**TASK TO CARRY OUT**
Copy out the entries below in full and exactly.

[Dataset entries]

>>>

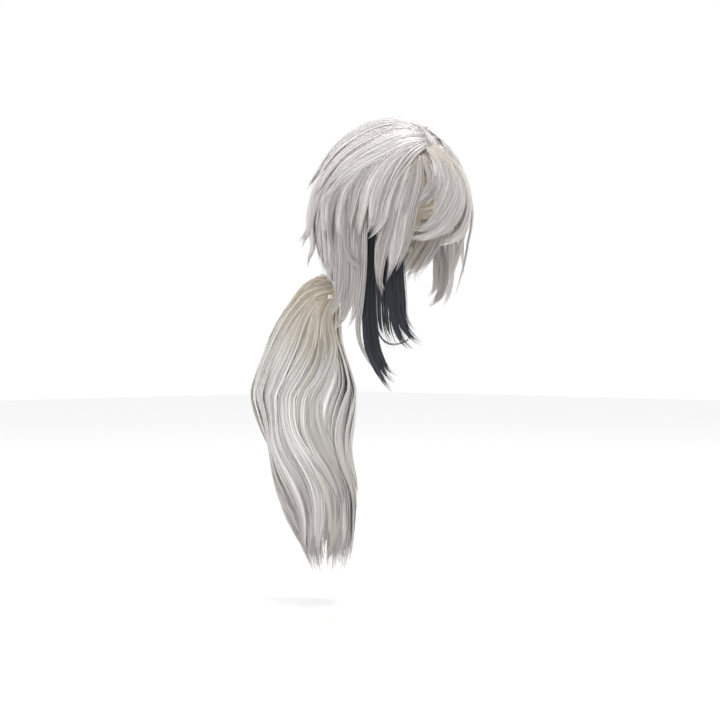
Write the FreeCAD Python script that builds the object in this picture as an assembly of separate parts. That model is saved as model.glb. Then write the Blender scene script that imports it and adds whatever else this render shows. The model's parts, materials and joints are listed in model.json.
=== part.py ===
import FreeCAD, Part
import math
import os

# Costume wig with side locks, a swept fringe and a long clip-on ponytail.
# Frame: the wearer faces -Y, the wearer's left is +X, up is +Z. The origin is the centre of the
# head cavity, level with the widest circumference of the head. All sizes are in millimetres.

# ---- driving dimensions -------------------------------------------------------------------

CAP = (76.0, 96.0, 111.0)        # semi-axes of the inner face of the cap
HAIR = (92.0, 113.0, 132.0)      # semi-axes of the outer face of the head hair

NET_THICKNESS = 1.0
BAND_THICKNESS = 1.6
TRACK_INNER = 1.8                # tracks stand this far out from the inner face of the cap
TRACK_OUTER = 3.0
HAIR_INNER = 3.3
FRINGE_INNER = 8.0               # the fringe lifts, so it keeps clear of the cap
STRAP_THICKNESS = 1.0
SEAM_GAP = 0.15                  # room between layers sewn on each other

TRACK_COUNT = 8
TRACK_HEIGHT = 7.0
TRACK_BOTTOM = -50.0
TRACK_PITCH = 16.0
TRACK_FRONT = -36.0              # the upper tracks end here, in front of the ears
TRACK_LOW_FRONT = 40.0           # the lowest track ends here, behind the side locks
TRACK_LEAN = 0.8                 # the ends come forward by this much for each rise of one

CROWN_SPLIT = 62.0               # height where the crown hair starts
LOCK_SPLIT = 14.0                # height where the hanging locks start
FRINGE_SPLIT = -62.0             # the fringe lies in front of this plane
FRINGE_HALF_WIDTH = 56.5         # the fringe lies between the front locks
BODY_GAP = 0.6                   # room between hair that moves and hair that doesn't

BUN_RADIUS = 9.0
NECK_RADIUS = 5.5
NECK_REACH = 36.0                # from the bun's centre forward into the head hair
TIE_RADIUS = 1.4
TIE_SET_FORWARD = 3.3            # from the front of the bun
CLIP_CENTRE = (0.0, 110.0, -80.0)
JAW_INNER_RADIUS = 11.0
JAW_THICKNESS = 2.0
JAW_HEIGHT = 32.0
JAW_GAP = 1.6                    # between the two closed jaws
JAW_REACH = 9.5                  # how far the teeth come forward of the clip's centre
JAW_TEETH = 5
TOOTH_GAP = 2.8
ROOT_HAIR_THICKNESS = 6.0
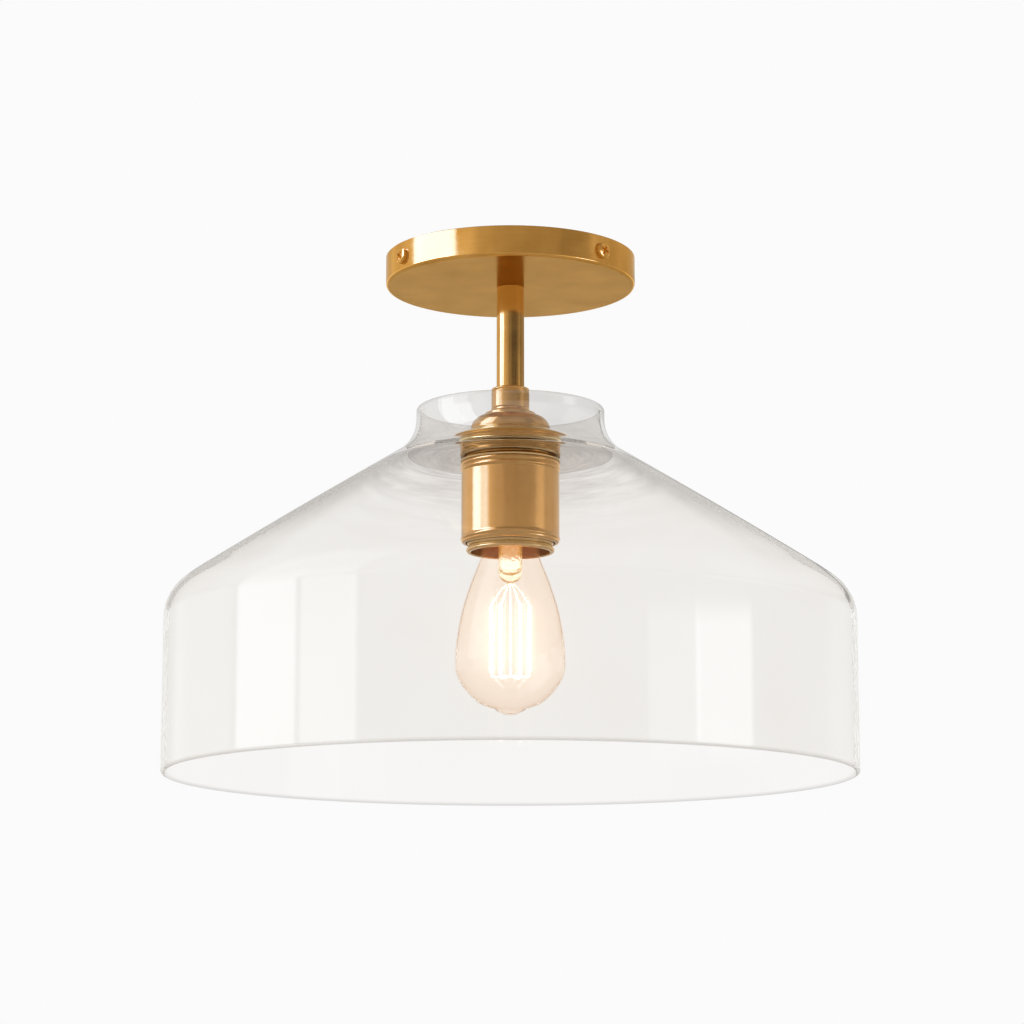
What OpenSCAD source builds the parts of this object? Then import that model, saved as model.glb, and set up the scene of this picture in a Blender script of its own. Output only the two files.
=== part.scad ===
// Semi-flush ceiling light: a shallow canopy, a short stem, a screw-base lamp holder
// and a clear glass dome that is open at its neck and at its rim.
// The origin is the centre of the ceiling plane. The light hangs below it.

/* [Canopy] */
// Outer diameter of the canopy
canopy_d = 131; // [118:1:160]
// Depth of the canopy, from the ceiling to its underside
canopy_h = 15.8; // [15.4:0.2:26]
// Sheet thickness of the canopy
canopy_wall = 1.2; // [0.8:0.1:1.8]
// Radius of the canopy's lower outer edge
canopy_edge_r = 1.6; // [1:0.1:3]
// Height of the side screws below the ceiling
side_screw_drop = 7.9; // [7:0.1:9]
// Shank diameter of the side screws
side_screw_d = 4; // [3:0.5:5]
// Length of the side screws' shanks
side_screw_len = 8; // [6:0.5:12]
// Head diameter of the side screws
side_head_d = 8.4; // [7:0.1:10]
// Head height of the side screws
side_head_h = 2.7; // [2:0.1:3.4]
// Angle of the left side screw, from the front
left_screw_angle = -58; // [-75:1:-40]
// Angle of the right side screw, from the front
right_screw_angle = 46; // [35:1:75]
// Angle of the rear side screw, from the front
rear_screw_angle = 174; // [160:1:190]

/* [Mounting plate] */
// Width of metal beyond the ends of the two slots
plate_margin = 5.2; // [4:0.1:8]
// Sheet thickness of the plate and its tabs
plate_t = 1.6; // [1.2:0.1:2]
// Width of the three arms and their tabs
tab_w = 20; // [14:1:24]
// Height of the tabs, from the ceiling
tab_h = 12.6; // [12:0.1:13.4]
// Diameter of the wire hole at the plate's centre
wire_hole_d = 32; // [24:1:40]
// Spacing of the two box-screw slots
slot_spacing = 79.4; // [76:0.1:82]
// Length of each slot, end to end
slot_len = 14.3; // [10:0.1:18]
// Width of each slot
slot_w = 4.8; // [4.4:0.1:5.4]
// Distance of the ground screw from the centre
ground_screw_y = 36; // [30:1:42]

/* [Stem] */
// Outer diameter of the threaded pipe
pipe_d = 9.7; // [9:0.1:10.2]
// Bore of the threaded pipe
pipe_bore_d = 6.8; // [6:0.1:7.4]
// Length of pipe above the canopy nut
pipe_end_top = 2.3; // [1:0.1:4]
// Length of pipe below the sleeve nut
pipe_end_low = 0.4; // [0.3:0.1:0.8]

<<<

**THE OUTPUT**
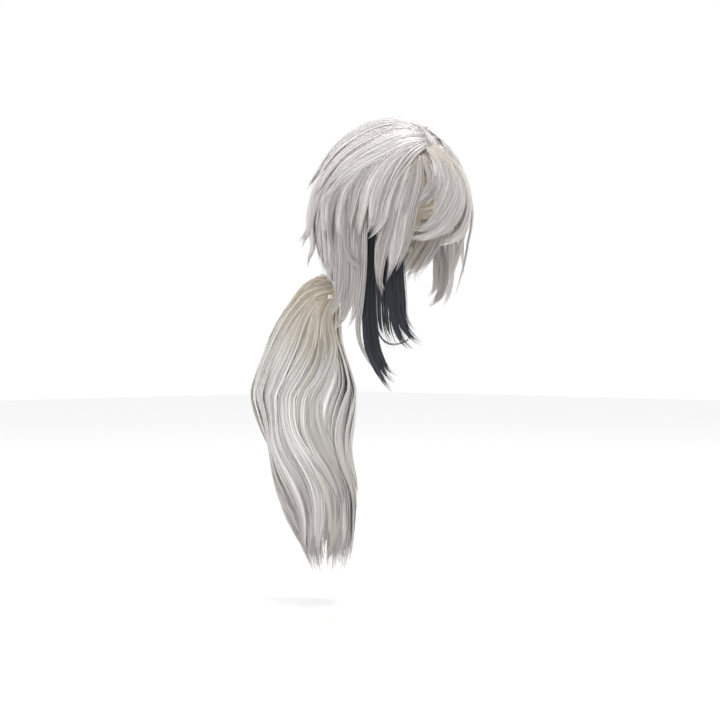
Write the FreeCAD Python script that builds the object in this picture as an assembly of separate parts. That model is saved as model.glb. Then write the Blender scene script that imports it and adds whatever else this render shows. The model's parts, materials and joints are listed in model.json.
=== part.py ===
import FreeCAD, Part
import math
import os

# Costume wig with side locks, a swept fringe and a long clip-on ponytail.
# Frame: the wearer faces -Y, the wearer's left is +X, up is +Z. The origin is the centre of the
# head cavity, level with the widest circumference of the head. All sizes are in millimetres.

# ---- driving dimensions -------------------------------------------------------------------

CAP = (76.0, 96.0, 111.0)        # semi-axes of the inner face of the cap
HAIR = (92.0, 113.0, 132.0)      # semi-axes of the outer face of the head hair

NET_THICKNESS = 1.0
BAND_THICKNESS = 1.6
TRACK_INNER = 1.8                # tracks stand this far out from the inner face of the cap
TRACK_OUTER = 3.0
HAIR_INNER = 3.3
FRINGE_INNER = 8.0               # the fringe lifts, so it keeps clear of the cap
STRAP_THICKNESS = 1.0
SEAM_GAP = 0.15                  # room between layers sewn on each other

TRACK_COUNT = 8
TRACK_HEIGHT = 7.0
TRACK_BOTTOM = -50.0
TRACK_PITCH = 16.0
TRACK_FRONT = -36.0              # the upper tracks end here, in front of the ears
TRACK_LOW_FRONT = 40.0           # the lowest track ends here, behind the side locks
TRACK_LEAN = 0.8                 # the ends come forward by this much for each rise of one

CROWN_SPLIT = 62.0               # height where the crown hair starts
LOCK_SPLIT = 14.0                # height where the hanging locks start
FRINGE_SPLIT = -62.0             # the fringe lies in front of this plane
FRINGE_HALF_WIDTH = 56.5         # the fringe lies between the front locks
BODY_GAP = 0.6                   # room between hair that moves and hair that doesn't

BUN_RADIUS = 9.0
NECK_RADIUS = 5.5
NECK_REACH = 36.0                # from the bun's centre forward into the head hair
TIE_RADIUS = 1.4
TIE_SET_FORWARD = 3.3            # from the front of the bun
CLIP_CENTRE = (0.0, 110.0, -80.0)
JAW_INNER_RADIUS = 11.0
JAW_THICKNESS = 2.0
JAW_HEIGHT = 32.0
JAW_GAP = 1.6                    # between the two closed jaws
JAW_REACH = 9.5                  # how far the teeth come forward of the clip's centre
JAW_TEETH = 5
TOOTH_GAP = 2.8
ROOT_HAIR_THICKNESS = 6.0
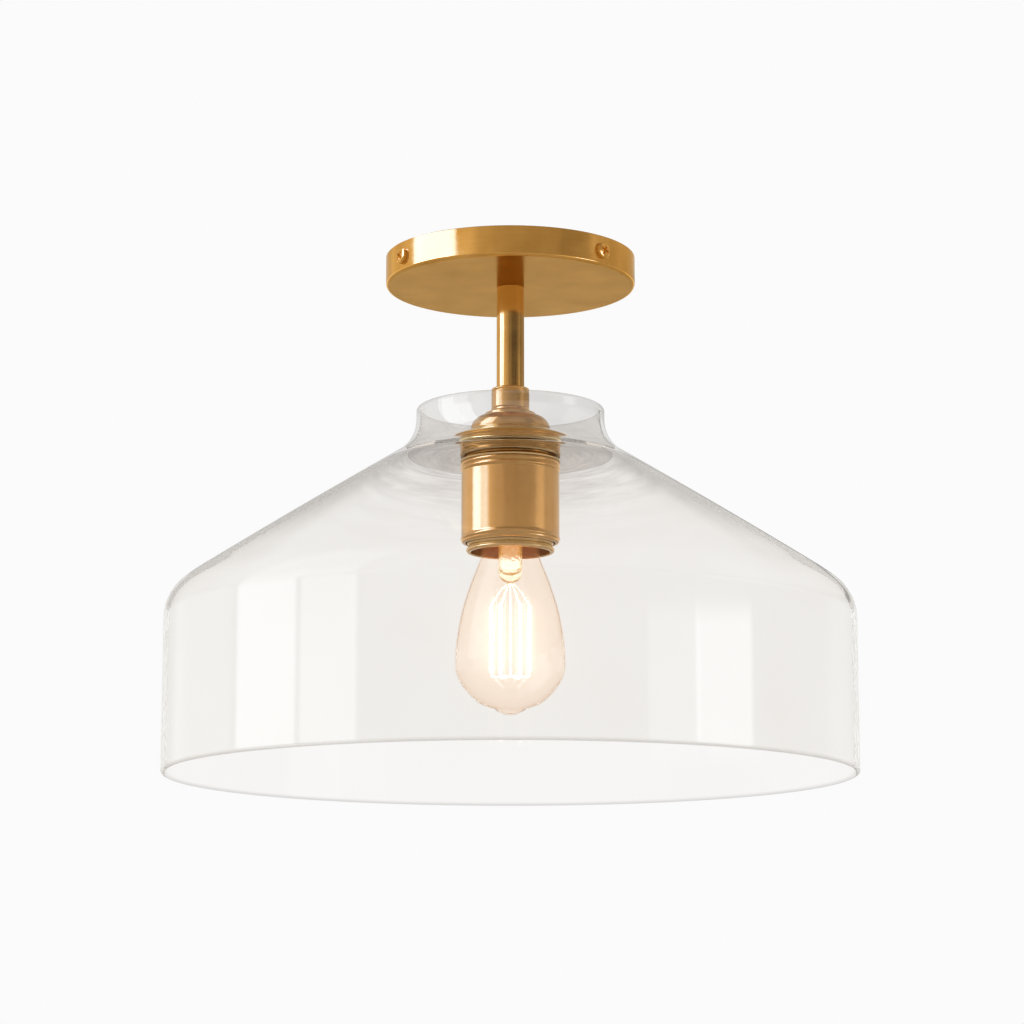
What OpenSCAD source builds the parts of this object? Then import that model, saved as model.glb, and set up the scene of this picture in a Blender script of its own. Output only the two files.
=== part.scad ===
// Semi-flush ceiling light: a shallow canopy, a short stem, a screw-base lamp holder
// and a clear glass dome that is open at its neck and at its rim.
// The origin is the centre of the ceiling plane. The light hangs below it.

/* [Canopy] */
// Outer diameter of the canopy
canopy_d = 131; // [118:1:160]
// Depth of the canopy, from the ceiling to its underside
canopy_h = 15.8; // [15.4:0.2:26]
// Sheet thickness of the canopy
canopy_wall = 1.2; // [0.8:0.1:1.8]
// Radius of the canopy's lower outer edge
canopy_edge_r = 1.6; // [1:0.1:3]
// Height of the side screws below the ceiling
side_screw_drop = 7.9; // [7:0.1:9]
// Shank diameter of the side screws
side_screw_d = 4; // [3:0.5:5]
// Length of the side screws' shanks
side_screw_len = 8; // [6:0.5:12]
// Head diameter of the side screws
side_head_d = 8.4; // [7:0.1:10]
// Head height of the side screws
side_head_h = 2.7; // [2:0.1:3.4]
// Angle of the left side screw, from the front
left_screw_angle = -58; // [-75:1:-40]
// Angle of the right side screw, from the front
right_screw_angle = 46; // [35:1:75]
// Angle of the rear side screw, from the front
rear_screw_angle = 174; // [160:1:190]

/* [Mounting plate] */
// Width of metal beyond the ends of the two slots
plate_margin = 5.2; // [4:0.1:8]
// Sheet thickness of the plate and its tabs
plate_t = 1.6; // [1.2:0.1:2]
// Width of the three arms and their tabs
tab_w = 20; // [14:1:24]
// Height of the tabs, from the ceiling
tab_h = 12.6; // [12:0.1:13.4]
// Diameter of the wire hole at the plate's centre
wire_hole_d = 32; // [24:1:40]
// Spacing of the two box-screw slots
slot_spacing = 79.4; // [76:0.1:82]
// Length of each slot, end to end
slot_len = 14.3; // [10:0.1:18]
// Width of each slot
slot_w = 4.8; // [4.4:0.1:5.4]
// Distance of the ground screw from the centre
ground_screw_y = 36; // [30:1:42]

/* [Stem] */
// Outer diameter of the threaded pipe
pipe_d = 9.7; // [9:0.1:10.2]
// Bore of the threaded pipe
pipe_bore_d = 6.8; // [6:0.1:7.4]
// Length of pipe above the canopy nut
pipe_end_top = 2.3; // [1:0.1:4]
// Length of pipe below the sleeve nut
pipe_end_low = 0.4; // [0.3:0.1:0.8]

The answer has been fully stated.